Un giornalista fiorentino lo battezzò uccellino.

“Uccellino”, questo il suo soprannome, guadagnato grazie alla facilità di superare gli avversari e prendere il volo in campo. Era stata una battuta di un grande personaggio fiorentino (Renzo Propidi, in arte il Conte Razza), ripresa e amplificata su “La Nazione” da Beppe Pegolotti. «Scrisse che il mio modo di correre ricordava quello di un uccellino che vola», ricordò lui, per niente spaventato dall’idea di dover sostituire Julinho. Aveva appena perso la finale mondiale del ’58, quella che Nils Liedholm, stella della Svezia all’epoca: raccontava sempre così: “Passammo in vantaggio noi poi io mi feci male e dovetti uscire, così il Brasile rimontò e vinse”.

Hamrin e l’eredità di Julinho

«Non è stata un’eredità pesante –ricordava Hamrin– perché ero diverso da Julinho, lui segnava poco mentre io la buttavo dentro più spesso». Tra le tante reti in viola (memorabile, tra le altre, la vittoria per 7-1 a Bergamo contro l’Atalanta con 5 gol del bomber svedese), Hamrin non ha mai avuto dubbi sulla scelta di quella più bella: «Quella segnata alla Juventus (il 27 marzo 1960, ndr): Montuori mi ha dato la palla, ho saltato un difensore e ho calciato al volo».

Il dribbling, secco con cui saltava gli avversari e la “rapacità” sotto porta, dovuta a riflessi straordinari, lo caratterizzarono come uno dei maggiori opportunisti dell’area di rigore.

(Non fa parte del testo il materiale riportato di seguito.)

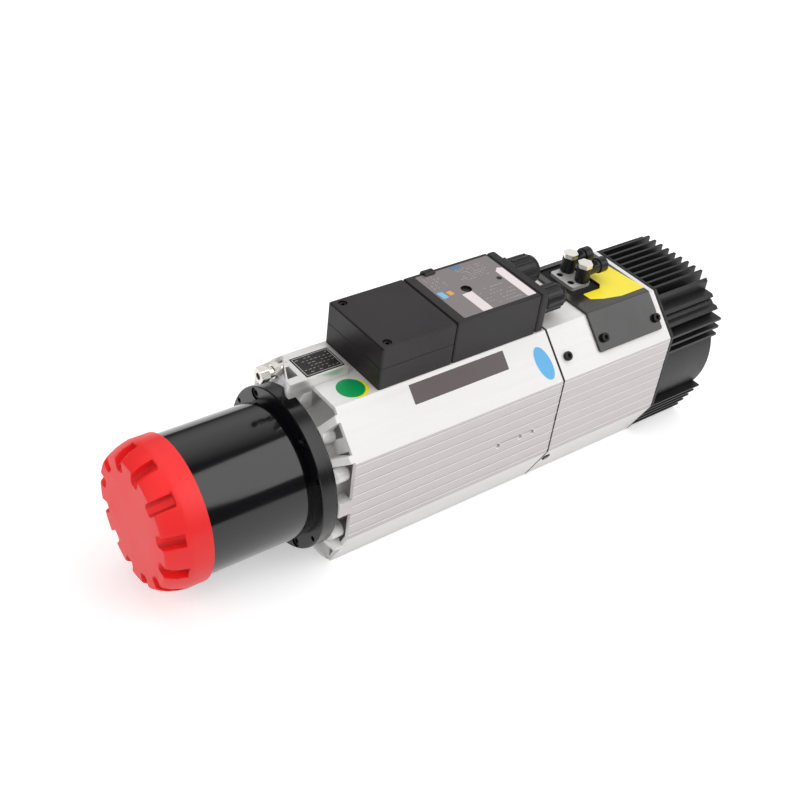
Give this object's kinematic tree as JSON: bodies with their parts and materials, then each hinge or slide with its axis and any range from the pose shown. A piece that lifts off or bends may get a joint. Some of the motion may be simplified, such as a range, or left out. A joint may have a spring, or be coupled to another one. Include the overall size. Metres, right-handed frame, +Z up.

Un repertorio straordinario per un attaccante che segnava di destro, di sinistro e, nonostante l’altezza, anche di testa.

La carriera di Hamrin

Rimase in viola dal 1958 al 1967 vincendo due Coppa Italia, una Coppa delle Coppe e una Mitropa Cup e con un bottino di 151 gol. Nelle battute finali del calciomercato 1967-1968 accade quello che i tifosi viola non avrebbero mai voluto vedere. È il 12 luglio: la Fiorentina acquista Amarildo dal Milan in cambio di Hamrin e di 175 milioni di lire.

Dopo nove stagioni in viola Hamrin giocò due anni per il Milan, vincendo uno scudetto, la Coppa delle Coppe nel 1968 e la Coppa dei Campioni nel 1969. A Napoli ha chiuso la carriera di calciatore: due stagioni dal 69 al 71. In serie A ha segnato 190 gol in 400 partite disputate. Dopo aver chiuso col calcio ha intrapreso la carriera di assicuratore e poi di esportatore di prodotti italiani in Scandinavia.